(Data lines):
• • • • • • •
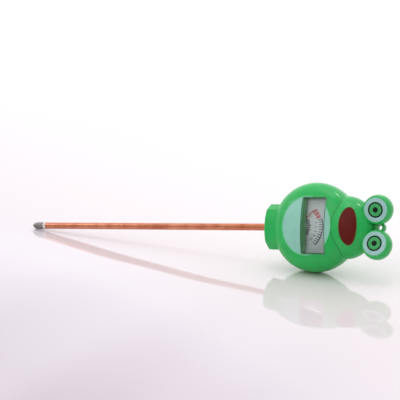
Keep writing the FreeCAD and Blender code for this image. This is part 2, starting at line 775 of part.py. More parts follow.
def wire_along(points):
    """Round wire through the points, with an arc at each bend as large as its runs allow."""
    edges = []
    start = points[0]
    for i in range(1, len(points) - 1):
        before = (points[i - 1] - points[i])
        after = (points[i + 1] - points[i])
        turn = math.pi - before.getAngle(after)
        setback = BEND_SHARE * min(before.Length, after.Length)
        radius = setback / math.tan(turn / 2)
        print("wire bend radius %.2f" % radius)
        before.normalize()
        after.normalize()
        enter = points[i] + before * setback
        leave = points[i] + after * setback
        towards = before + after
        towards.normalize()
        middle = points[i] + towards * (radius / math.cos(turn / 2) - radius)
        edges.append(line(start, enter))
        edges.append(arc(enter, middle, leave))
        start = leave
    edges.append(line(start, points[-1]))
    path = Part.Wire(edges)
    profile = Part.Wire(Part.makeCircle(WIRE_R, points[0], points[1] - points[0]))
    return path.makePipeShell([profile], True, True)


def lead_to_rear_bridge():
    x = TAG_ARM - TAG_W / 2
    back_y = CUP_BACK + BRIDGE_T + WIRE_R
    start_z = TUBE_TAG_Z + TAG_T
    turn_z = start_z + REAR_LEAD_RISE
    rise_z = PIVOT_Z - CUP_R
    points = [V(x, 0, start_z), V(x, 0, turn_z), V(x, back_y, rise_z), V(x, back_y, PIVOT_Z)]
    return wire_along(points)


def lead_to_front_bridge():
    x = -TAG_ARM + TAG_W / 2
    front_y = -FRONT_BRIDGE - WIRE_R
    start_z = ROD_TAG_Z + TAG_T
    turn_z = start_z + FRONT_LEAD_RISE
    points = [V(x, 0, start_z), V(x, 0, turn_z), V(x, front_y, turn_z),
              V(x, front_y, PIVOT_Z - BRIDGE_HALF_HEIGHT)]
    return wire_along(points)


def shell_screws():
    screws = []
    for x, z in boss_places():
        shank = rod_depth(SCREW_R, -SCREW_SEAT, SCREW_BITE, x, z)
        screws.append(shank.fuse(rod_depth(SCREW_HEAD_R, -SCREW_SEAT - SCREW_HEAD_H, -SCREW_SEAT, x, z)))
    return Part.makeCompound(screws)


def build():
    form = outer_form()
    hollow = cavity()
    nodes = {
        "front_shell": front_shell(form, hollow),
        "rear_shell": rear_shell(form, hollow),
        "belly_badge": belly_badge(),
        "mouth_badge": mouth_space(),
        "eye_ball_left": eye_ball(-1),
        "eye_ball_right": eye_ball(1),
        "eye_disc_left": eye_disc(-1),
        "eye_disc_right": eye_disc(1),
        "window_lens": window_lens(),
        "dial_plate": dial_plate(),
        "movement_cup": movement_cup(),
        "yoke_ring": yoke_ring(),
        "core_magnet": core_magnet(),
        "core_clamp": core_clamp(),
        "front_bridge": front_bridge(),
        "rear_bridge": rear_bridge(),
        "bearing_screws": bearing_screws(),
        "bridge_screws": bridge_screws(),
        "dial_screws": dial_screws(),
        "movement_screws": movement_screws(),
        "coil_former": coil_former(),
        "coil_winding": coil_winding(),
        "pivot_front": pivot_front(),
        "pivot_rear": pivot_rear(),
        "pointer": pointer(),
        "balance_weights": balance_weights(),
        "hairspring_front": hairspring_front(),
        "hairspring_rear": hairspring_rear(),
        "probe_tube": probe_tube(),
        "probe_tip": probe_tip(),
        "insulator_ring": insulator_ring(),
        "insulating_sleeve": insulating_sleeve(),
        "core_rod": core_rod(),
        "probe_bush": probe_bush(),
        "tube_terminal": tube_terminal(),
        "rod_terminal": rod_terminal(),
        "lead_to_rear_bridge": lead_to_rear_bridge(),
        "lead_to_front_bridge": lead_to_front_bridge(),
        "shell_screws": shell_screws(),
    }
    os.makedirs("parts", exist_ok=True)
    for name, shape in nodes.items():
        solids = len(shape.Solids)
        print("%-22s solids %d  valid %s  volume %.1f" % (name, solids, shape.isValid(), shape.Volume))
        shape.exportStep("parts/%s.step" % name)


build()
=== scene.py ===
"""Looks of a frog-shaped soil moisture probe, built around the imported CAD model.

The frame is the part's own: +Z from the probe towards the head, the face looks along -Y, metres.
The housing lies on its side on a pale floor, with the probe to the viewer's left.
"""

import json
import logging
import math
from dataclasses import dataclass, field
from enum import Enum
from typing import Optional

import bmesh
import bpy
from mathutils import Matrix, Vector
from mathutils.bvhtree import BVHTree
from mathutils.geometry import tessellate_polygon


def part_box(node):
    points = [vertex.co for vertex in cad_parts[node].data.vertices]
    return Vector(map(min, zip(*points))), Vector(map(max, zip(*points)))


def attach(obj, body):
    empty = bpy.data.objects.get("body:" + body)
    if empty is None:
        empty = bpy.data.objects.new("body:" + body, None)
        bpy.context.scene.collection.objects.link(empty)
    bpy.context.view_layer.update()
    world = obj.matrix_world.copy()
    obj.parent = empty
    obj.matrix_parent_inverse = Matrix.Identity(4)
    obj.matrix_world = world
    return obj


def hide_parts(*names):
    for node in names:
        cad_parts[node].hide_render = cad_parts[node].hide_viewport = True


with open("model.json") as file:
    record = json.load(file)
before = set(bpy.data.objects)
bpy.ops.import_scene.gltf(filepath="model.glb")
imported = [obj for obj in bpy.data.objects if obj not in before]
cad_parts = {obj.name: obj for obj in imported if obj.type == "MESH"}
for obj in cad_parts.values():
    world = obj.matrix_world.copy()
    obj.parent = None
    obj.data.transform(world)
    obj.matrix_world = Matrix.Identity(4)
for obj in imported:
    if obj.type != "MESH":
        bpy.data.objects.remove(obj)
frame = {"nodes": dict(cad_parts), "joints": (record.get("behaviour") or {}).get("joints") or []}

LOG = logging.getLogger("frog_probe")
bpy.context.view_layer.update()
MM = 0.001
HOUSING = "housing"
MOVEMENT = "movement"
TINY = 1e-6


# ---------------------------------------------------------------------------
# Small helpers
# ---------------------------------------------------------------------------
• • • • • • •
(To be done): Write the whole listing out again. Keep every line exactly as it is.

(The solution):
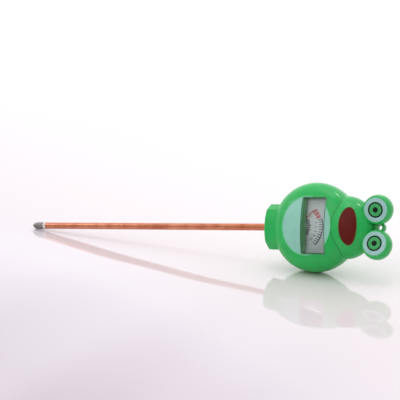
Keep writing the FreeCAD and Blender code for this image. This is part 2, starting at line 775 of part.py. More parts follow.
def wire_along(points):
    """Round wire through the points, with an arc at each bend as large as its runs allow."""
    edges = []
    start = points[0]
    for i in range(1, len(points) - 1):
        before = (points[i - 1] - points[i])
        after = (points[i + 1] - points[i])
        turn = math.pi - before.getAngle(after)
        setback = BEND_SHARE * min(before.Length, after.Length)
        radius = setback / math.tan(turn / 2)
        print("wire bend radius %.2f" % radius)
        before.normalize()
        after.normalize()
        enter = points[i] + before * setback
        leave = points[i] + after * setback
        towards = before + after
        towards.normalize()
        middle = points[i] + towards * (radius / math.cos(turn / 2) - radius)
        edges.append(line(start, enter))
        edges.append(arc(enter, middle, leave))
        start = leave
    edges.append(line(start, points[-1]))
    path = Part.Wire(edges)
    profile = Part.Wire(Part.makeCircle(WIRE_R, points[0], points[1] - points[0]))
    return path.makePipeShell([profile], True, True)


def lead_to_rear_bridge():
    x = TAG_ARM - TAG_W / 2
    back_y = CUP_BACK + BRIDGE_T + WIRE_R
    start_z = TUBE_TAG_Z + TAG_T
    turn_z = start_z + REAR_LEAD_RISE
    rise_z = PIVOT_Z - CUP_R
    points = [V(x, 0, start_z), V(x, 0, turn_z), V(x, back_y, rise_z), V(x, back_y, PIVOT_Z)]
    return wire_along(points)


def lead_to_front_bridge():
    x = -TAG_ARM + TAG_W / 2
    front_y = -FRONT_BRIDGE - WIRE_R
    start_z = ROD_TAG_Z + TAG_T
    turn_z = start_z + FRONT_LEAD_RISE
    points = [V(x, 0, start_z), V(x, 0, turn_z), V(x, front_y, turn_z),
              V(x, front_y, PIVOT_Z - BRIDGE_HALF_HEIGHT)]
    return wire_along(points)


def shell_screws():
    screws = []
    for x, z in boss_places():
        shank = rod_depth(SCREW_R, -SCREW_SEAT, SCREW_BITE, x, z)
        screws.append(shank.fuse(rod_depth(SCREW_HEAD_R, -SCREW_SEAT - SCREW_HEAD_H, -SCREW_SEAT, x, z)))
    return Part.makeCompound(screws)


def build():
    form = outer_form()
    hollow = cavity()
    nodes = {
        "front_shell": front_shell(form, hollow),
        "rear_shell": rear_shell(form, hollow),
        "belly_badge": belly_badge(),
        "mouth_badge": mouth_space(),
        "eye_ball_left": eye_ball(-1),
        "eye_ball_right": eye_ball(1),
        "eye_disc_left": eye_disc(-1),
        "eye_disc_right": eye_disc(1),
        "window_lens": window_lens(),
        "dial_plate": dial_plate(),
        "movement_cup": movement_cup(),
        "yoke_ring": yoke_ring(),
        "core_magnet": core_magnet(),
        "core_clamp": core_clamp(),
        "front_bridge": front_bridge(),
        "rear_bridge": rear_bridge(),
        "bearing_screws": bearing_screws(),
        "bridge_screws": bridge_screws(),
        "dial_screws": dial_screws(),
        "movement_screws": movement_screws(),
        "coil_former": coil_former(),
        "coil_winding": coil_winding(),
        "pivot_front": pivot_front(),
        "pivot_rear": pivot_rear(),
        "pointer": pointer(),
        "balance_weights": balance_weights(),
        "hairspring_front": hairspring_front(),
        "hairspring_rear": hairspring_rear(),
        "probe_tube": probe_tube(),
        "probe_tip": probe_tip(),
        "insulator_ring": insulator_ring(),
        "insulating_sleeve": insulating_sleeve(),
        "core_rod": core_rod(),
        "probe_bush": probe_bush(),
        "tube_terminal": tube_terminal(),
        "rod_terminal": rod_terminal(),
        "lead_to_rear_bridge": lead_to_rear_bridge(),
        "lead_to_front_bridge": lead_to_front_bridge(),
        "shell_screws": shell_screws(),
    }
    os.makedirs("parts", exist_ok=True)
    for name, shape in nodes.items():
        solids = len(shape.Solids)
        print("%-22s solids %d  valid %s  volume %.1f" % (name, solids, shape.isValid(), shape.Volume))
        shape.exportStep("parts/%s.step" % name)


build()
=== scene.py ===
"""Looks of a frog-shaped soil moisture probe, built around the imported CAD model.

The frame is the part's own: +Z from the probe towards the head, the face looks along -Y, metres.
The housing lies on its side on a pale floor, with the probe to the viewer's left.
"""

import json
import logging
import math
from dataclasses import dataclass, field
from enum import Enum
from typing import Optional

import bmesh
import bpy
from mathutils import Matrix, Vector
from mathutils.bvhtree import BVHTree
from mathutils.geometry import tessellate_polygon


def part_box(node):
    points = [vertex.co for vertex in cad_parts[node].data.vertices]
    return Vector(map(min, zip(*points))), Vector(map(max, zip(*points)))


def attach(obj, body):
    empty = bpy.data.objects.get("body:" + body)
    if empty is None:
        empty = bpy.data.objects.new("body:" + body, None)
        bpy.context.scene.collection.objects.link(empty)
    bpy.context.view_layer.update()
    world = obj.matrix_world.copy()
    obj.parent = empty
    obj.matrix_parent_inverse = Matrix.Identity(4)
    obj.matrix_world = world
    return obj


def hide_parts(*names):
    for node in names:
        cad_parts[node].hide_render = cad_parts[node].hide_viewport = True


with open("model.json") as file:
    record = json.load(file)
before = set(bpy.data.objects)
bpy.ops.import_scene.gltf(filepath="model.glb")
imported = [obj for obj in bpy.data.objects if obj not in before]
cad_parts = {obj.name: obj for obj in imported if obj.type == "MESH"}
for obj in cad_parts.values():
    world = obj.matrix_world.copy()
    obj.parent = None
    obj.data.transform(world)
    obj.matrix_world = Matrix.Identity(4)
for obj in imported:
    if obj.type != "MESH":
        bpy.data.objects.remove(obj)
frame = {"nodes": dict(cad_parts), "joints": (record.get("behaviour") or {}).get("joints") or []}

LOG = logging.getLogger("frog_probe")
bpy.context.view_layer.update()
MM = 0.001
HOUSING = "housing"
MOVEMENT = "movement"
TINY = 1e-6


# ---------------------------------------------------------------------------
# Small helpers
# ---------------------------------------------------------------------------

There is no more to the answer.